JAKARTA- Pro dan kontra tentang Fatwa Majalis Ulama Indonesia yang menyatakan Badan Pelaksana Jaminan Sosial (BPJS) Kesehatan perlu segera diatasi oleh Presiden Joko Widodo. Karena semua persoalan dalam BPJS yang disoroti oleh MUI bersumber dari Undang-undang No 40/2004 SJSN dan Undang-undang No 24/2011 BPJS maka presiden perlu segera menerbitkan Peraturan Pemerintah Pengganti Undang-undang. Demikian Ketua Dewan Kesehatan Rakyat (DKR) Jabodebek, Roy Pangharapan kepada Pers dalam aksi DKR di depan Kantor BPJS dan Kantor Walikota Depok, Senin (3/8) Jam 09.00.
“Dalam pernyataan MUI, yang tidak haram adalah yang penerima bantuan tunai (PBI) dari APBN, jadi seharusnya seluruh rakyat ditanggung oleh pemerintah. Tidak ada lagi pungutan dan pembayaran co-sharing,” ujarnya.
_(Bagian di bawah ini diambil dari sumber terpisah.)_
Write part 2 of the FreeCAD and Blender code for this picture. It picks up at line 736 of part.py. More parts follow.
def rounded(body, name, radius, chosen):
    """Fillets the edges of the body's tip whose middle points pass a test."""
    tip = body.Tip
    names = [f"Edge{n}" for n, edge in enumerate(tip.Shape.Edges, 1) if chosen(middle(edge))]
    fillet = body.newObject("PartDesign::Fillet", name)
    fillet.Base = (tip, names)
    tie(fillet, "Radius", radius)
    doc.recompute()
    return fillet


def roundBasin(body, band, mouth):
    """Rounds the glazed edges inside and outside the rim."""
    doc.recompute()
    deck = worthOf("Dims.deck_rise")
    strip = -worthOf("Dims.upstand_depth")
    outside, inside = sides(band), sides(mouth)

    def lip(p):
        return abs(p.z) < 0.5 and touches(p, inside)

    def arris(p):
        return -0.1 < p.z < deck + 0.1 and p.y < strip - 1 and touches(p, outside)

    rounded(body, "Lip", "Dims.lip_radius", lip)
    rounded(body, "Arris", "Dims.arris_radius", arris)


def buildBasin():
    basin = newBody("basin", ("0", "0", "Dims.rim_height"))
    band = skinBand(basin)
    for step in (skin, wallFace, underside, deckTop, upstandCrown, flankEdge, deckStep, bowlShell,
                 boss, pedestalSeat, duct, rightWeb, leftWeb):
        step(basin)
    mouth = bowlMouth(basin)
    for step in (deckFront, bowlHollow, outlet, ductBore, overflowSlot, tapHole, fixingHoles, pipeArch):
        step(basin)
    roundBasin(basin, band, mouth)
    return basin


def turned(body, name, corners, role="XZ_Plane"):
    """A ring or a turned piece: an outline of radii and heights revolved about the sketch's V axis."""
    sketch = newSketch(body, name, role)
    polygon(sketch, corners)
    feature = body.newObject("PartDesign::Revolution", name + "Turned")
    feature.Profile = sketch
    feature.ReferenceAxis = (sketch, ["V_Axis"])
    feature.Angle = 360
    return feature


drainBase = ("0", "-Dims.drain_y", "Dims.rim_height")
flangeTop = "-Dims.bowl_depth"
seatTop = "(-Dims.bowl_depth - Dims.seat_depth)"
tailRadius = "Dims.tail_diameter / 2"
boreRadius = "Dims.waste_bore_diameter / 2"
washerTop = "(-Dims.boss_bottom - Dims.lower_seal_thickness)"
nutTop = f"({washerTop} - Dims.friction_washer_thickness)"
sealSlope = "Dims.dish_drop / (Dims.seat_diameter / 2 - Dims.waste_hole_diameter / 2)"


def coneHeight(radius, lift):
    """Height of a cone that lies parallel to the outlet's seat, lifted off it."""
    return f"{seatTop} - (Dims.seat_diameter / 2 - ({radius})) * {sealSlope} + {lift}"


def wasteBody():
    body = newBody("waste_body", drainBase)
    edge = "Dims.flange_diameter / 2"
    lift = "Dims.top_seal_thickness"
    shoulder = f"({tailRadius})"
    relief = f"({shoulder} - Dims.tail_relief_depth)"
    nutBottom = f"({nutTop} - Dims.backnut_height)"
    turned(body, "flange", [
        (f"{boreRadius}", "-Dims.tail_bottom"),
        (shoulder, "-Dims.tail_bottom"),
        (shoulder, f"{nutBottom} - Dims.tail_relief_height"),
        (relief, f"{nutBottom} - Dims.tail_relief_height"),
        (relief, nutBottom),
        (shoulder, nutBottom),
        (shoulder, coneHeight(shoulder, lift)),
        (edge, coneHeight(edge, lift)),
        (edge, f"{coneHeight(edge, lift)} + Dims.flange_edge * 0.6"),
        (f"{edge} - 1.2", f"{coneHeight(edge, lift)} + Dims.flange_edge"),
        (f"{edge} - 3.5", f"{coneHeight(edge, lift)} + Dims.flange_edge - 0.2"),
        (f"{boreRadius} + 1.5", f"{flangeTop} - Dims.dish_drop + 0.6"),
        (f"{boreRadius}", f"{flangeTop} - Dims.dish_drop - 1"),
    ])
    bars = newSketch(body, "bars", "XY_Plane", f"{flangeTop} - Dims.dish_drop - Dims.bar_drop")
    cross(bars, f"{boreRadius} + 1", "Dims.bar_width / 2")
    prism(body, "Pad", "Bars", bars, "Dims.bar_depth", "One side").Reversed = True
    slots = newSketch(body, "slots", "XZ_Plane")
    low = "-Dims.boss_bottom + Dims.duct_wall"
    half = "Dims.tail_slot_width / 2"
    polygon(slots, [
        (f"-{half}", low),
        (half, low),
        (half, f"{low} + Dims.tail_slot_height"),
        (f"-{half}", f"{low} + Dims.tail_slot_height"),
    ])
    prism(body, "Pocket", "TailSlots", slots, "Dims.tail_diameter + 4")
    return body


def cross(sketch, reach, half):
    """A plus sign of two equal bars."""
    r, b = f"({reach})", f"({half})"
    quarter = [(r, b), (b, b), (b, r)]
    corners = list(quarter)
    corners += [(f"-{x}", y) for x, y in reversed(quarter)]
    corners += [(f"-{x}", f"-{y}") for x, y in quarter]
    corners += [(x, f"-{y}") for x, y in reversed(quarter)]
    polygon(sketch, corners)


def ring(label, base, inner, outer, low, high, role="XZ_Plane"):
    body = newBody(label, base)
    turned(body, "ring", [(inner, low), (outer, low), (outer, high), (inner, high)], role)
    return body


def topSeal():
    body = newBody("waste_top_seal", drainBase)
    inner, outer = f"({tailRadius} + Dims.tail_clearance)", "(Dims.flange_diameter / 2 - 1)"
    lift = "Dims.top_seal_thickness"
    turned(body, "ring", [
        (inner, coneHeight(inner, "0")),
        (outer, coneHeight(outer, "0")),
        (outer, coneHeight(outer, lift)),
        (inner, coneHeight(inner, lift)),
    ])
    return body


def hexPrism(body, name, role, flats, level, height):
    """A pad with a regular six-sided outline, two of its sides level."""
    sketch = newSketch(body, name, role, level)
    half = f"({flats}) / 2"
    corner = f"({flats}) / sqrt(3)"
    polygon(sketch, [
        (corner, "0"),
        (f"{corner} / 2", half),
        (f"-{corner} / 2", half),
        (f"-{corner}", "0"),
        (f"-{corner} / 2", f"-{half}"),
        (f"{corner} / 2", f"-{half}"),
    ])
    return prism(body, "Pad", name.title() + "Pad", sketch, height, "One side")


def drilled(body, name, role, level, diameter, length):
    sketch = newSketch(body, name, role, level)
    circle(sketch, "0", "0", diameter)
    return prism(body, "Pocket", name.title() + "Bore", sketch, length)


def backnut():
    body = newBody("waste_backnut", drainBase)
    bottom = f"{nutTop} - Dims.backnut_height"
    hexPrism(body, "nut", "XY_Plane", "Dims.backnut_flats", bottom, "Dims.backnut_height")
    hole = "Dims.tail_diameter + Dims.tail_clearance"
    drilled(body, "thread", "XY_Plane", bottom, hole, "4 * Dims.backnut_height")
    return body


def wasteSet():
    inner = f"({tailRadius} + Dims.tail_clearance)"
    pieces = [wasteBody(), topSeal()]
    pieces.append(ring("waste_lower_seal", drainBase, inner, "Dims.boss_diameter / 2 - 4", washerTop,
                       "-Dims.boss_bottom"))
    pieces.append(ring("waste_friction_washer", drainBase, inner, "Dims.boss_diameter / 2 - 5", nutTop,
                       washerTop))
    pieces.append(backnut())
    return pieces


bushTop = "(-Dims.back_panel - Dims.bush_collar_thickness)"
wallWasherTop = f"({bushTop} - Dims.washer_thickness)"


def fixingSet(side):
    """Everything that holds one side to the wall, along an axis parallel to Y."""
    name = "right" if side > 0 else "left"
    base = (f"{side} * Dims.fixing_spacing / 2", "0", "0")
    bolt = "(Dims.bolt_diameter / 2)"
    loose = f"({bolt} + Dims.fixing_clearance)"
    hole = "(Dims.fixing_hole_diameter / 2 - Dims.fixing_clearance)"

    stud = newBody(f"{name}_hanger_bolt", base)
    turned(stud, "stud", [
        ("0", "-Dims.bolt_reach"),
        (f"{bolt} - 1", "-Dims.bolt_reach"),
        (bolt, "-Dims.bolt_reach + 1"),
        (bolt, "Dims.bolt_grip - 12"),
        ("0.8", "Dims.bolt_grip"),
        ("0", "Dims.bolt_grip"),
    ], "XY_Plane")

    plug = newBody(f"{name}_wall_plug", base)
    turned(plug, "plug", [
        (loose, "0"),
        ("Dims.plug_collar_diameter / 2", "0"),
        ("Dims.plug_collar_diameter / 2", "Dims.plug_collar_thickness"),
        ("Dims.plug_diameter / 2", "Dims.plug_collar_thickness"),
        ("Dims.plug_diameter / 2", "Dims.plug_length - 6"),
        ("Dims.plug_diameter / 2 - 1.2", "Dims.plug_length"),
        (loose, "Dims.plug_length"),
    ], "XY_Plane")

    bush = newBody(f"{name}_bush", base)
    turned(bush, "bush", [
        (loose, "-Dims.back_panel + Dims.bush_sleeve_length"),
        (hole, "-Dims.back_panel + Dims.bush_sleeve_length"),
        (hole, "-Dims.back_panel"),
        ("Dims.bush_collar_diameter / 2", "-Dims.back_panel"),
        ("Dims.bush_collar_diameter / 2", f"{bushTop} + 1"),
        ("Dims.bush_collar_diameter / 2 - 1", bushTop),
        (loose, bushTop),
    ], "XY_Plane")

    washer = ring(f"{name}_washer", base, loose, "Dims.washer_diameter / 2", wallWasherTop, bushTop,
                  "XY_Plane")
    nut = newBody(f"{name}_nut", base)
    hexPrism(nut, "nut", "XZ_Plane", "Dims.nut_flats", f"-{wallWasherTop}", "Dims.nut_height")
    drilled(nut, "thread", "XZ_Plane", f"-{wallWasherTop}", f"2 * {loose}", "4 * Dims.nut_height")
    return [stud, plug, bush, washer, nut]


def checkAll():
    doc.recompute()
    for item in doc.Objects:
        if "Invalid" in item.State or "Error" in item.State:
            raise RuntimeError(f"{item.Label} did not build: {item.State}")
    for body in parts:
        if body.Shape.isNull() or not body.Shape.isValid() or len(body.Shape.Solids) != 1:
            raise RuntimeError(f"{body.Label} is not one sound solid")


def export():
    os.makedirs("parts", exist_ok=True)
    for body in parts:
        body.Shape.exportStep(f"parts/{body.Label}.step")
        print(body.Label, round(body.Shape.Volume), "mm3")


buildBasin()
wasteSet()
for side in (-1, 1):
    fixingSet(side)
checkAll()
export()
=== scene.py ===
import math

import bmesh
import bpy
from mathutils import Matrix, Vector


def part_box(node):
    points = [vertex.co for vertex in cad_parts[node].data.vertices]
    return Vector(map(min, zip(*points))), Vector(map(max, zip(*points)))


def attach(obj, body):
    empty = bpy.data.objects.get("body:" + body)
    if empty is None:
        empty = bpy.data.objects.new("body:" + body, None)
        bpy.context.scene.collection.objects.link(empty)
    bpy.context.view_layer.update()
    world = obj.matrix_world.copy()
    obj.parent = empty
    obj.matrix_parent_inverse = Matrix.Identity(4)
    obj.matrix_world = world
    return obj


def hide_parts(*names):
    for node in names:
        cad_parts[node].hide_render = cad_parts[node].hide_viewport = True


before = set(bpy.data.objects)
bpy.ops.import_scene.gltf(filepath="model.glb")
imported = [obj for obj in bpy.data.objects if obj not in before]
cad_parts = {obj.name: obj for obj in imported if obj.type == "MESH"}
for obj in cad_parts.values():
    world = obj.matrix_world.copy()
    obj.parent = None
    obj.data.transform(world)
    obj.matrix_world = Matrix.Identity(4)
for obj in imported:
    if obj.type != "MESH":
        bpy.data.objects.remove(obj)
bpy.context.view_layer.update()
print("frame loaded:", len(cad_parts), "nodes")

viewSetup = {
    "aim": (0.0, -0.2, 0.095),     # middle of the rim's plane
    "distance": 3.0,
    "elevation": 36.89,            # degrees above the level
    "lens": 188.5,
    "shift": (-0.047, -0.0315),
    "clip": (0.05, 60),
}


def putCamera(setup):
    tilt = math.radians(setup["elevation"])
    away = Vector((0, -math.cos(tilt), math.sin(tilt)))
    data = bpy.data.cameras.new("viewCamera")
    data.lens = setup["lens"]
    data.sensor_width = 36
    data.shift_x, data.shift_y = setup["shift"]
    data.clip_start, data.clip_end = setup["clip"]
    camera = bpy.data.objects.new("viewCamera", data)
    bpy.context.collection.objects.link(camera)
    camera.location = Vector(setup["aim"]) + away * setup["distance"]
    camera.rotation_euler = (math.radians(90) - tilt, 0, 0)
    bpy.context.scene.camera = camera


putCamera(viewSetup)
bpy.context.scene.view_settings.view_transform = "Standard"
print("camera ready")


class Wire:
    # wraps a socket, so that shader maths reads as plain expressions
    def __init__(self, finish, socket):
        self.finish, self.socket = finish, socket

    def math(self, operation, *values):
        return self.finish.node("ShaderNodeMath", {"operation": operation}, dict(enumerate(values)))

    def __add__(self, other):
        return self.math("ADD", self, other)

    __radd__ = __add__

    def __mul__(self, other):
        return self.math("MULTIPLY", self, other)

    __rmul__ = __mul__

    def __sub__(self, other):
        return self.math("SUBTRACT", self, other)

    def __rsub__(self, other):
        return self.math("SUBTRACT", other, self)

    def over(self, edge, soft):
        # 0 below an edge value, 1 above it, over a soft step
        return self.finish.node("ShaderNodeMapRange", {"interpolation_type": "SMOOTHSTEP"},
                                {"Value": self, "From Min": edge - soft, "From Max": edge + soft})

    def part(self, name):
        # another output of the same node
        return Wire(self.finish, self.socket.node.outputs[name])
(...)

Menurutnya, DKR sudah pernah menyampaikan rancangan Perppu pada Presiden Joko Widodo yang isinya adalah membebaskan rakyat dari pembayaran premi dan co-sharing, dana di tangan kas negara dibayar penuh pada puskesmas dan rumah sakit yang melayani kebutuhan pasien.
“Tidak ada kuota pembayaran. Seluruh rakyat termasuk buruh, PNS, prajurit TNI dan Polri tidak dipungut premi seperti BPJS. Sehingga dokter, suster, bidan, puskemas dan rumah sakit tidak dirugikan. Ini baru sesuai dengan syari’ah seperti yang diperintahkan oleh agama,” tegasnya.
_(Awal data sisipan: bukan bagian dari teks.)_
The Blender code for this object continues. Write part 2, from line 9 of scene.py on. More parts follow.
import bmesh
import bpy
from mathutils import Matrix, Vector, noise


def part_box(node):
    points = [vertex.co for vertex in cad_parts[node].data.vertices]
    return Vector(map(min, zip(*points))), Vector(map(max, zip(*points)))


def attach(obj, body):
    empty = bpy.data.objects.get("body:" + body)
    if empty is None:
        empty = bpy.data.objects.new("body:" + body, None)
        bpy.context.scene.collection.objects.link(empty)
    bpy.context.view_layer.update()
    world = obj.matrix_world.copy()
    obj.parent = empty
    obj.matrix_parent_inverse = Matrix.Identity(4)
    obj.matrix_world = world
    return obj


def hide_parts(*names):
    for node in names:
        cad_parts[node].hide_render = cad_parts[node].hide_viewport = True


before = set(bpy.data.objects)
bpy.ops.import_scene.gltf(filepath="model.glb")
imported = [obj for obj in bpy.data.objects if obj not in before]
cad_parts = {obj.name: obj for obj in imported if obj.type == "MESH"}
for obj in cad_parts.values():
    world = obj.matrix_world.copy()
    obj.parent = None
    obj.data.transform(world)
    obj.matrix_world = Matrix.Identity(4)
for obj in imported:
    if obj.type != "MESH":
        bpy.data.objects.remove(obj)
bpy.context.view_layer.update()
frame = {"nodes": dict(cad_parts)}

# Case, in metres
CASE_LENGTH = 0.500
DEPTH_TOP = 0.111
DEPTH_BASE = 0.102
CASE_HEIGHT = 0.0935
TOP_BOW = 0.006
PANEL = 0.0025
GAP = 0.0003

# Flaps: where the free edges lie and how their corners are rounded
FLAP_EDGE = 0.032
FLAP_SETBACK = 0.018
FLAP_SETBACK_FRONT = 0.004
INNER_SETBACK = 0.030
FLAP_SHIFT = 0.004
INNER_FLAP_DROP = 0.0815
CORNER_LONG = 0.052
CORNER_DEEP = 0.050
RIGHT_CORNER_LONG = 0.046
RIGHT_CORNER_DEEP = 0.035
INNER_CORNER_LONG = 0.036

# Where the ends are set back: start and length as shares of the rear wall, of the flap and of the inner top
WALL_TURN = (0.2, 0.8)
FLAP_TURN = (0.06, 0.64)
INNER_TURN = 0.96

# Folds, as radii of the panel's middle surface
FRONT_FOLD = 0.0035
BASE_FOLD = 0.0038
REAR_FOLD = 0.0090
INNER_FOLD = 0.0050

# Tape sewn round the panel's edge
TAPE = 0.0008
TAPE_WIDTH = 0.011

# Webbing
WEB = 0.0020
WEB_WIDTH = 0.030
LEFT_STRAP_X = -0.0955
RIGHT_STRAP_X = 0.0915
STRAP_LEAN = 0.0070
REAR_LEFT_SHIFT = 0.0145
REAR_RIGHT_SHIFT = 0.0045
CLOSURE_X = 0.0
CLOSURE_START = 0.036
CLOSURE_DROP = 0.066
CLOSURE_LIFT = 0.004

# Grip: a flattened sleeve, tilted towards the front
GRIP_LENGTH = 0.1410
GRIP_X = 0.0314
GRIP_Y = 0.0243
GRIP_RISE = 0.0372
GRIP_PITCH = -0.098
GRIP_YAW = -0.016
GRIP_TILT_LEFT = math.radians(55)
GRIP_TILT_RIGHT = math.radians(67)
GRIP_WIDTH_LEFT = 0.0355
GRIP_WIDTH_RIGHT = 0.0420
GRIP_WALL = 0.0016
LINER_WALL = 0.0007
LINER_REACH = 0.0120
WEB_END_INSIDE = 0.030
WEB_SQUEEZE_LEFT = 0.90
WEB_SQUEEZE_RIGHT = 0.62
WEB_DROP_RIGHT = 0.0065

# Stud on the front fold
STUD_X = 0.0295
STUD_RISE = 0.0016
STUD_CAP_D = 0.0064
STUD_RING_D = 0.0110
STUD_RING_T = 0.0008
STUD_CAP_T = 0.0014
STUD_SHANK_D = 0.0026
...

DKR menurutnya yakin, bahwa di bawah Presiden Joko Widodo, pemerintah bisa menyediakan dana untuk menanggung biaya kesehatan seluruh rakyat Indonesia, tanpa menarik premi seperti asuransi swasta yang dijalankan oleh BPJS sekarang ini.
“Jamkesmas saja di masa pemerintahan SBY bisa menanggung sampai 86,4 juta rakyat Indonesia dengan biaya hampir Rp 4,5 T/tahun. Kalau 240 juta rakyat Indonesia berarti sekitar Rp 10 Triliun/tahun. Kami yakin pak Jokowi bisa sediakan dana itu,” jelasnya.
Menurutnya sudah waktunya program Kartu Indonesia Sehat (KIS) memiliki sistim yang halal dengan biaya yang terukur di atas disediakan oleh APBN.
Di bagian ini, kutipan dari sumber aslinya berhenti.